Written exercise
Write out exactly the lines below that run from the one containing "and broken edges" through the one containing "cad_parts[node].hide_render = cad_parts[node].hide_viewport", both included, with no other lines.

Exercise data
* * * * * * *

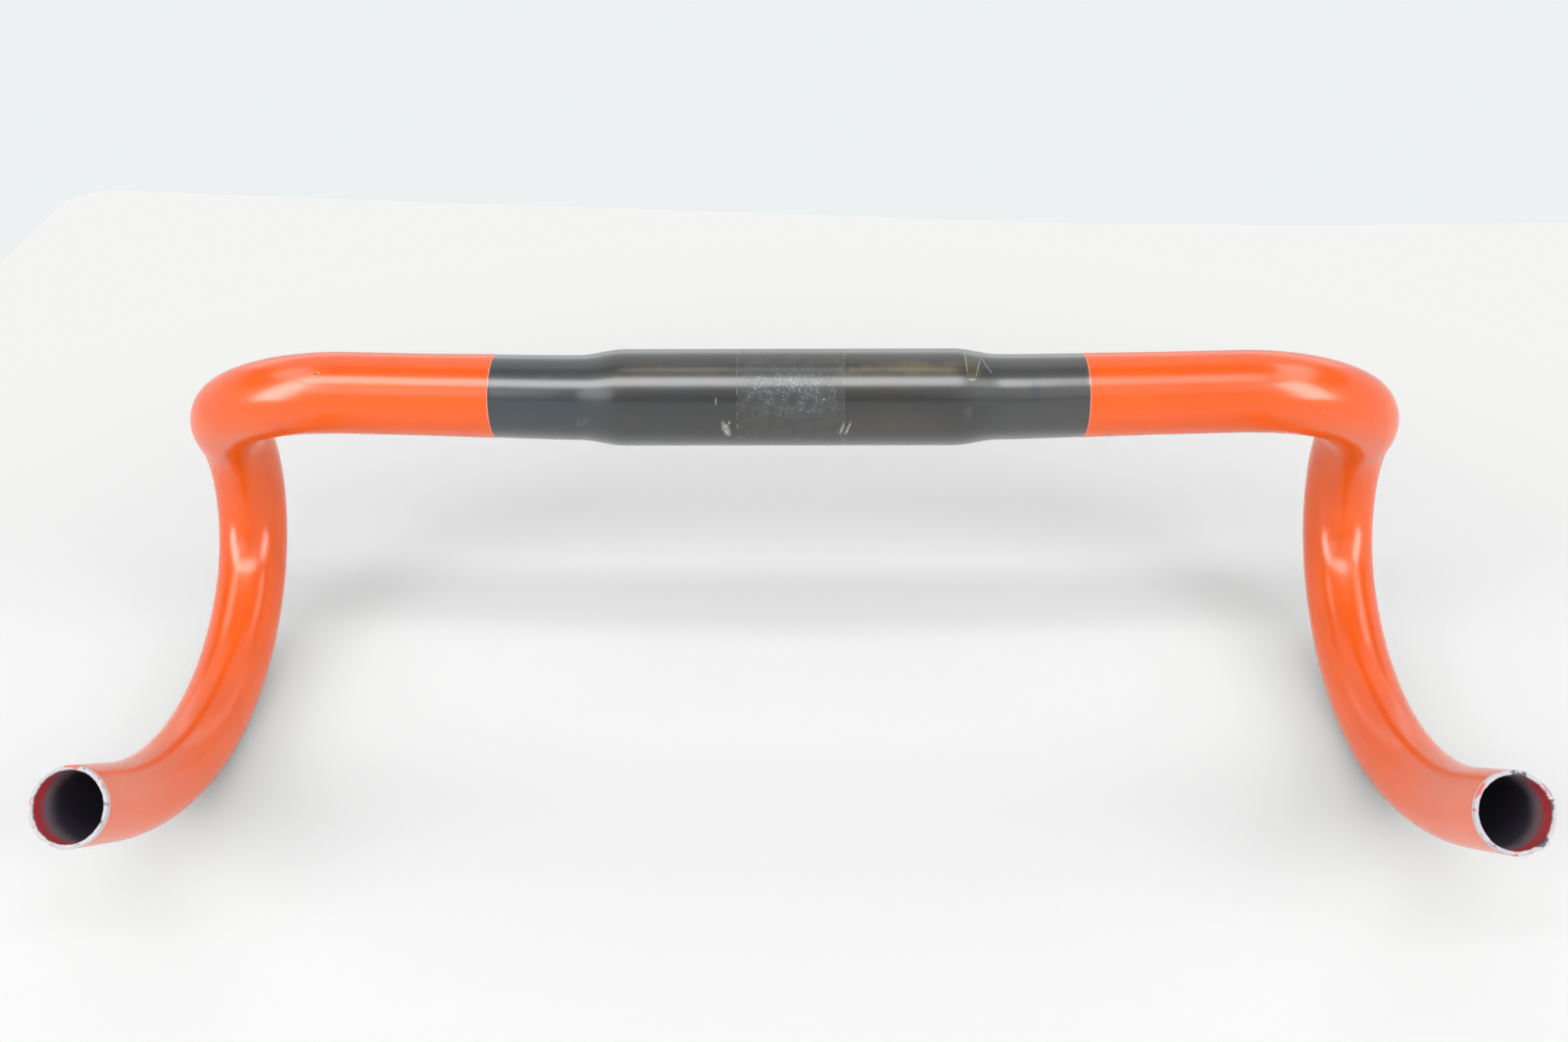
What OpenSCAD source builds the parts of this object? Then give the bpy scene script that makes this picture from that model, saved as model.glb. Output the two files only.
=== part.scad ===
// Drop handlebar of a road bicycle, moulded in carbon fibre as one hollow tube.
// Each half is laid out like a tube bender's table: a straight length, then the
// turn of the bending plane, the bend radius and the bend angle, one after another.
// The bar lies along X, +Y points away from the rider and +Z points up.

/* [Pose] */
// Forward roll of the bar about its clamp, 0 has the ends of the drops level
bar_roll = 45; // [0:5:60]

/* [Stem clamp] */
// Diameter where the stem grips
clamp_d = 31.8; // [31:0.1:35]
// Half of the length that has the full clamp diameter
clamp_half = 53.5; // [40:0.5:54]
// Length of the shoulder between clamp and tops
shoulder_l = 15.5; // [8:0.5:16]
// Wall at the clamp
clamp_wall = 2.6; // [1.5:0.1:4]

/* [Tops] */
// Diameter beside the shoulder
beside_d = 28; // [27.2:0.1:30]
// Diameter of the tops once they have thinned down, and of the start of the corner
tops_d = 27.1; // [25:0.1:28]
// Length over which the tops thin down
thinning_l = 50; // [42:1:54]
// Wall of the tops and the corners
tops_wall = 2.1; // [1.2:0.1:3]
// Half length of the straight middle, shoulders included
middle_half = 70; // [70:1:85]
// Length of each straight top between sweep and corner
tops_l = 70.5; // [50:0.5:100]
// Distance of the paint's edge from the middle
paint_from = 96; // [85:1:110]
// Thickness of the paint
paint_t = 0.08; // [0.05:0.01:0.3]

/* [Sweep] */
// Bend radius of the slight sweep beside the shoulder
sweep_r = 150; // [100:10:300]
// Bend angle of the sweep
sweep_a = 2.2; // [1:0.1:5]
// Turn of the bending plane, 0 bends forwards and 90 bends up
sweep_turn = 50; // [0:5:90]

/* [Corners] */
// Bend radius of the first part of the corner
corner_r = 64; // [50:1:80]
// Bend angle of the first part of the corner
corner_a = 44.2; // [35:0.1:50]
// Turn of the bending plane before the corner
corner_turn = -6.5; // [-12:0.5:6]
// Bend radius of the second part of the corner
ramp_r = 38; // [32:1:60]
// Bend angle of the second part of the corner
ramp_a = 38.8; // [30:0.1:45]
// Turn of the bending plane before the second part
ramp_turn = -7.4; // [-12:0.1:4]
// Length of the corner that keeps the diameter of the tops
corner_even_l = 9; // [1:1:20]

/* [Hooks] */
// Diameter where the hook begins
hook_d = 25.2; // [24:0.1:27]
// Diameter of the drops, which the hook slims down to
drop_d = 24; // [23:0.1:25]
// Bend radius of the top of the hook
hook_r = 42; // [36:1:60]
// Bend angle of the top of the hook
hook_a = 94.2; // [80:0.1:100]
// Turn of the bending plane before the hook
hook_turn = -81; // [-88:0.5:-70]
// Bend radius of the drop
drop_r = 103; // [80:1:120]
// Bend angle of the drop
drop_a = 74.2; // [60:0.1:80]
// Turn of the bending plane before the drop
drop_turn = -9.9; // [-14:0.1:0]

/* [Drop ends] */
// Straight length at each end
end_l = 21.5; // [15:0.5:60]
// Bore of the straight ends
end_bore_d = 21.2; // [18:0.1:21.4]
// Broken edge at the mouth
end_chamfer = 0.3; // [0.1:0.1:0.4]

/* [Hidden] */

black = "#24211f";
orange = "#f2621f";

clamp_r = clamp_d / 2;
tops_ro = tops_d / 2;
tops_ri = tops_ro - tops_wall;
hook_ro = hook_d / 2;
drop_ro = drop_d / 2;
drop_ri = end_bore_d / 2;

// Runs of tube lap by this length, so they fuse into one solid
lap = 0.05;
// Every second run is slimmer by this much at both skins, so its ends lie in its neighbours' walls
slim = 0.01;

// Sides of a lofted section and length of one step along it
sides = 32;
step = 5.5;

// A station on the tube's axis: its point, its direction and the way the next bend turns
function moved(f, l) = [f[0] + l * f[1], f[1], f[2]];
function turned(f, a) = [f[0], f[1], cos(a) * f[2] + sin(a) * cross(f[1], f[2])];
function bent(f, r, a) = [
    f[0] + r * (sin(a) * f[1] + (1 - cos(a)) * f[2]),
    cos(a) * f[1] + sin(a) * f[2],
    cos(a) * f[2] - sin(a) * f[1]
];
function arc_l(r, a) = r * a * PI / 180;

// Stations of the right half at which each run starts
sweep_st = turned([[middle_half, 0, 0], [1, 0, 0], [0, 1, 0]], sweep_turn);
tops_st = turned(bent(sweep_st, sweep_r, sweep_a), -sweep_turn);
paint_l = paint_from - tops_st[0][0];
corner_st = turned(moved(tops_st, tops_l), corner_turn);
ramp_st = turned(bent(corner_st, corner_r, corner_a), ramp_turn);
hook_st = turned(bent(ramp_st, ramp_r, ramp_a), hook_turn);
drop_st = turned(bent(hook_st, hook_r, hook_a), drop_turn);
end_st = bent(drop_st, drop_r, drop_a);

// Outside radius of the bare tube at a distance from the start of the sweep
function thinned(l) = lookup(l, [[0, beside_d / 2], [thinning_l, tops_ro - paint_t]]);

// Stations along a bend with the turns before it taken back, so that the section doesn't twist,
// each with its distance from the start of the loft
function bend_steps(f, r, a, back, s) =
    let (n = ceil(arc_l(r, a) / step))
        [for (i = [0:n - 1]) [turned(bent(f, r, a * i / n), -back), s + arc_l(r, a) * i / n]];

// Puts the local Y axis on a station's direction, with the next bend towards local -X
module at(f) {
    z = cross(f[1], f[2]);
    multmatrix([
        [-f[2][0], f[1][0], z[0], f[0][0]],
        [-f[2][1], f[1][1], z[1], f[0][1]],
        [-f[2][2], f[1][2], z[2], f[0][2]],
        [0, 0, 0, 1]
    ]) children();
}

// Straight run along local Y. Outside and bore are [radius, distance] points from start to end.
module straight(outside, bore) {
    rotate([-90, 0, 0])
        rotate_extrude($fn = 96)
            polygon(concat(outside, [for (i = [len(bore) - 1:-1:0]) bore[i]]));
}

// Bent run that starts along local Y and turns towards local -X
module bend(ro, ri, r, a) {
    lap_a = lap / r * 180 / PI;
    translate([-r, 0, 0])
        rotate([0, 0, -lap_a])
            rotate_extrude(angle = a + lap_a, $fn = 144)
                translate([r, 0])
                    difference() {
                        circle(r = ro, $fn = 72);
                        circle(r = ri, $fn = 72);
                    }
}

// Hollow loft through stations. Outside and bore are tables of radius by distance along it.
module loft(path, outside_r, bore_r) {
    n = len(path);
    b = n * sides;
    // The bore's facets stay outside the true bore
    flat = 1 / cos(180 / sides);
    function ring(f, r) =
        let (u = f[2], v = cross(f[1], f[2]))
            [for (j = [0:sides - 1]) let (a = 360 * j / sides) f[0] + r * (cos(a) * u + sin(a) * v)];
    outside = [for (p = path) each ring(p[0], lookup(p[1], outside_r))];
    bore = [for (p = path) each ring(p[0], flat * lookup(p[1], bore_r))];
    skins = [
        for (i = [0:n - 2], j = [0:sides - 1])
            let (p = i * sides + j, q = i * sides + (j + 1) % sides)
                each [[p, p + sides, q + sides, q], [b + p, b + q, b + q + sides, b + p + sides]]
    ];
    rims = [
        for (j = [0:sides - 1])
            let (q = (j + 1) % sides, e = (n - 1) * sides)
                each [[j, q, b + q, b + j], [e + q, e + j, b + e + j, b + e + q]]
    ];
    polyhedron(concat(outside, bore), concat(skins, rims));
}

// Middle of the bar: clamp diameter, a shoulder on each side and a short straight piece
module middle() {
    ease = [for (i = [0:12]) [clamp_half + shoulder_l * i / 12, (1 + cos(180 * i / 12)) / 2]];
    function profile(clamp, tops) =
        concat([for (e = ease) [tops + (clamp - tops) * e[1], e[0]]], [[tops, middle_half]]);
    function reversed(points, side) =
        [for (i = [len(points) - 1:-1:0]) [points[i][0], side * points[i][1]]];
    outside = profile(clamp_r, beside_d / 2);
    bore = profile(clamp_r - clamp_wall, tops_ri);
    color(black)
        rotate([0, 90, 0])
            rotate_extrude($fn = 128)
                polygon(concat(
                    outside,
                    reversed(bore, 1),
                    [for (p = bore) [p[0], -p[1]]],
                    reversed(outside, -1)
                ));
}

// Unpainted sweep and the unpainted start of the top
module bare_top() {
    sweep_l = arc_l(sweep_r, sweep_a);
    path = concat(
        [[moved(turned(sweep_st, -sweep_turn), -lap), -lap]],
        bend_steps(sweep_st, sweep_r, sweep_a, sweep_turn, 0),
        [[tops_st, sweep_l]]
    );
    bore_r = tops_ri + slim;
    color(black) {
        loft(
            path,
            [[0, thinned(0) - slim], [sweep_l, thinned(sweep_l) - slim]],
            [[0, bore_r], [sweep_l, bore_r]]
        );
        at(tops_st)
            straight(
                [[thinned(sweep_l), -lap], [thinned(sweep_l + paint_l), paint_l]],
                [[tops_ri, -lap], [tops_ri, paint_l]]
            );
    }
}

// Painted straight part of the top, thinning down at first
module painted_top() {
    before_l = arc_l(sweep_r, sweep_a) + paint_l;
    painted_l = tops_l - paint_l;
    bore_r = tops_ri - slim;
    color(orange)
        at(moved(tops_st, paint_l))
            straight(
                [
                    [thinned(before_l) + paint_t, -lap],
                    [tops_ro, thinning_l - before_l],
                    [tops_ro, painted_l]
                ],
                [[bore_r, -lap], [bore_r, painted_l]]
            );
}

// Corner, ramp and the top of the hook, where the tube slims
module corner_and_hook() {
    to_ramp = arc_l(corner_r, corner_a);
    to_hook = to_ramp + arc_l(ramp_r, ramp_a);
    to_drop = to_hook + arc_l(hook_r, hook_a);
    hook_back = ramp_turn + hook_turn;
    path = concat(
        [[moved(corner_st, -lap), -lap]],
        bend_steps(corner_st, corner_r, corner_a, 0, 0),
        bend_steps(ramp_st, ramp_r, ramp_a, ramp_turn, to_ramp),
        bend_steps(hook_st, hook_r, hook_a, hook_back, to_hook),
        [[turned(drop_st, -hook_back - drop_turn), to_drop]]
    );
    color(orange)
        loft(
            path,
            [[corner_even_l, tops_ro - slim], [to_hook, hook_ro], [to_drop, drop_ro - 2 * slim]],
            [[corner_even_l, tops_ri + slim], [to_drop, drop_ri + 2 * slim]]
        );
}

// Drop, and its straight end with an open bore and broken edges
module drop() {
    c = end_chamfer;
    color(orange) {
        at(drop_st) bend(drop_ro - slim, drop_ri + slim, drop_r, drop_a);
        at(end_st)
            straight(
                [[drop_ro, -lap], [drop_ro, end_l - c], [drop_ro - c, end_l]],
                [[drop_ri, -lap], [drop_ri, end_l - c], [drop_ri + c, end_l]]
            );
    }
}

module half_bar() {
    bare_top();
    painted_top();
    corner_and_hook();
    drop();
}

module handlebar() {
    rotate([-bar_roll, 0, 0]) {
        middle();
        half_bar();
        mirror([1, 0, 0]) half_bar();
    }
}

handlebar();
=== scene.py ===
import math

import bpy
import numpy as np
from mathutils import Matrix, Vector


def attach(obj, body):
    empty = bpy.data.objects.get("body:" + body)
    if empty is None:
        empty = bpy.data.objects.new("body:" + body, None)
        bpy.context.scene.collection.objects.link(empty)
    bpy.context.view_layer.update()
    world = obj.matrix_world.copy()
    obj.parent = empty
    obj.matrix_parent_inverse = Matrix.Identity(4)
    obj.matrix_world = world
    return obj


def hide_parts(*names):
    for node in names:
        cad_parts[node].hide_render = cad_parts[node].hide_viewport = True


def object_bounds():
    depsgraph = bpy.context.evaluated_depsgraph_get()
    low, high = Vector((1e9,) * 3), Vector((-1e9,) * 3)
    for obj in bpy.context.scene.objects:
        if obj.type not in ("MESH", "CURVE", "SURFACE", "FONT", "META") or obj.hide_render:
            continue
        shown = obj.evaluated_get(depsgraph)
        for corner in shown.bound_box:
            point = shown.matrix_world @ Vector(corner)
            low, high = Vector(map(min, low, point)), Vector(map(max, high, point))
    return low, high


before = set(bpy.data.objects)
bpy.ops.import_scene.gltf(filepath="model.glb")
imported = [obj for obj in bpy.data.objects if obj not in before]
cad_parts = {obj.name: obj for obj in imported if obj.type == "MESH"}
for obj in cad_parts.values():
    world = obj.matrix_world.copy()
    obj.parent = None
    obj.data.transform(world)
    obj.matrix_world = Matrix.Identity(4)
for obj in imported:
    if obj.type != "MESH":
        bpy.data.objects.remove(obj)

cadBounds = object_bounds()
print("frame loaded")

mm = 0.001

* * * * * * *

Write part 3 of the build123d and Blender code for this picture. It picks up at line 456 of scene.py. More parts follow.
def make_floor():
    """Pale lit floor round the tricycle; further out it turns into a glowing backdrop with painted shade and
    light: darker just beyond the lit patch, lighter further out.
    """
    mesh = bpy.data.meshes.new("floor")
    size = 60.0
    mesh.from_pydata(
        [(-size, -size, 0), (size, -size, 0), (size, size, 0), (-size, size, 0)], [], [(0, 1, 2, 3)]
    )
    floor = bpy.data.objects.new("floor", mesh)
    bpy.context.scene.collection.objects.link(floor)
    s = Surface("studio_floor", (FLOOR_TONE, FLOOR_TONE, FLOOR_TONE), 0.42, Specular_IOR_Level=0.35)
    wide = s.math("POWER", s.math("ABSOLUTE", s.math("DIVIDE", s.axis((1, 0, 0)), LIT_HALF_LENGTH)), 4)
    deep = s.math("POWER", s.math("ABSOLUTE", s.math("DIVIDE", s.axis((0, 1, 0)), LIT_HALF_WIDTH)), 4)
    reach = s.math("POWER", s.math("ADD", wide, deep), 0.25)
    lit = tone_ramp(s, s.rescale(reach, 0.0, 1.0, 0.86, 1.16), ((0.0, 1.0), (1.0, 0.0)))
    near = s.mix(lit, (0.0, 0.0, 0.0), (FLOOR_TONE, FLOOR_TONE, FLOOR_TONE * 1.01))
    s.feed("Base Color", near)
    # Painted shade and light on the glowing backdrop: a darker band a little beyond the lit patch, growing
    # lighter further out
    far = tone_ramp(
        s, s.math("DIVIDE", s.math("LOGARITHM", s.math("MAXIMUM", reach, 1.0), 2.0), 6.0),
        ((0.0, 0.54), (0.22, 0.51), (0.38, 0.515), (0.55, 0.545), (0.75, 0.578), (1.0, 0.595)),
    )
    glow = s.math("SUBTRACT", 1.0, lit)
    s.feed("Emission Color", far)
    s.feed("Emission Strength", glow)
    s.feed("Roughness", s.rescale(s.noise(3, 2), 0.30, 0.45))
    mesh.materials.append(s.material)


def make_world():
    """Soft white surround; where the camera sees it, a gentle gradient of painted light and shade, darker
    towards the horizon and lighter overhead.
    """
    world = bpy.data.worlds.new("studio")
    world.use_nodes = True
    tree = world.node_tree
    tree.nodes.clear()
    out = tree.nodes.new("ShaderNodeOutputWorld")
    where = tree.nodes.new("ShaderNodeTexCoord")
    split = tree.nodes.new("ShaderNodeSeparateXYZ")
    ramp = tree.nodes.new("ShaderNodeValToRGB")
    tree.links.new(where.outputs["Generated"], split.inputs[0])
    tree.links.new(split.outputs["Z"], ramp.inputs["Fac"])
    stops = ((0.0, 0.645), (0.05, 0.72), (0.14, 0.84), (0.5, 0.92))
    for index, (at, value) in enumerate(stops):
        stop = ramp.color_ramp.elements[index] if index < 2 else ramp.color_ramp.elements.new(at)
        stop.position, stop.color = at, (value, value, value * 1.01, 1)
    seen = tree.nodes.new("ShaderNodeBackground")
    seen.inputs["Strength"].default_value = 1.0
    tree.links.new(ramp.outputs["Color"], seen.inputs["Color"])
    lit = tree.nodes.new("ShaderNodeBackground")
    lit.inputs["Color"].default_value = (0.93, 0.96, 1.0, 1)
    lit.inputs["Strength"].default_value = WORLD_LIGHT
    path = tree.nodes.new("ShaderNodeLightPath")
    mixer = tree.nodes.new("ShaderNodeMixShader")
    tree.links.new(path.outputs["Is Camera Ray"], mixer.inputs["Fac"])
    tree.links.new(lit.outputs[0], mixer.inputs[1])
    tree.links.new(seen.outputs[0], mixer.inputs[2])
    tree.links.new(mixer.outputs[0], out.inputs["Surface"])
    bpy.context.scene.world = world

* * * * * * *

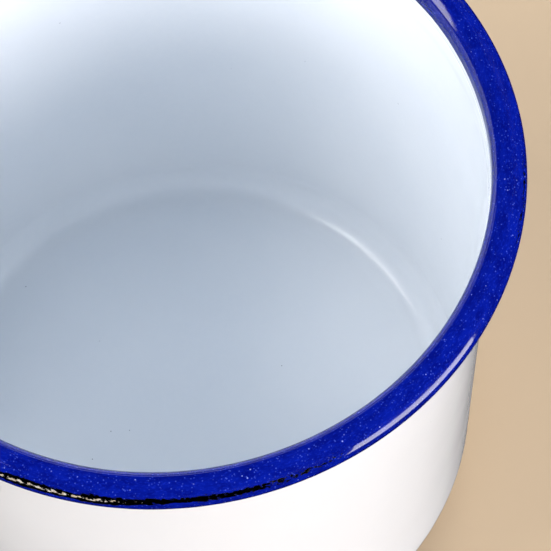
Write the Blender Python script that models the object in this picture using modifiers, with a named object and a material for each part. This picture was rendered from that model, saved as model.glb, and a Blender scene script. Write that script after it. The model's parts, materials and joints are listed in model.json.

* * * * * * *

Result of the exercise
// Drop, and its straight end with an open bore and broken edges
module drop() {
    c = end_chamfer;
    color(orange) {
        at(drop_st) bend(drop_ro - slim, drop_ri + slim, drop_r, drop_a);
        at(end_st)
            straight(
                [[drop_ro, -lap], [drop_ro, end_l - c], [drop_ro - c, end_l]],
                [[drop_ri, -lap], [drop_ri, end_l - c], [drop_ri + c, end_l]]
            );
    }
}

module half_bar() {
    bare_top();
    painted_top();
    corner_and_hook();
    drop();
}

module handlebar() {
    rotate([-bar_roll, 0, 0]) {
        middle();
        half_bar();
        mirror([1, 0, 0]) half_bar();
    }
}

handlebar();
=== scene.py ===
import math

import bpy
import numpy as np
from mathutils import Matrix, Vector


def attach(obj, body):
    empty = bpy.data.objects.get("body:" + body)
    if empty is None:
        empty = bpy.data.objects.new("body:" + body, None)
        bpy.context.scene.collection.objects.link(empty)
    bpy.context.view_layer.update()
    world = obj.matrix_world.copy()
    obj.parent = empty
    obj.matrix_parent_inverse = Matrix.Identity(4)
    obj.matrix_world = world
    return obj


def hide_parts(*names):
    for node in names:
        cad_parts[node].hide_render = cad_parts[node].hide_viewport = True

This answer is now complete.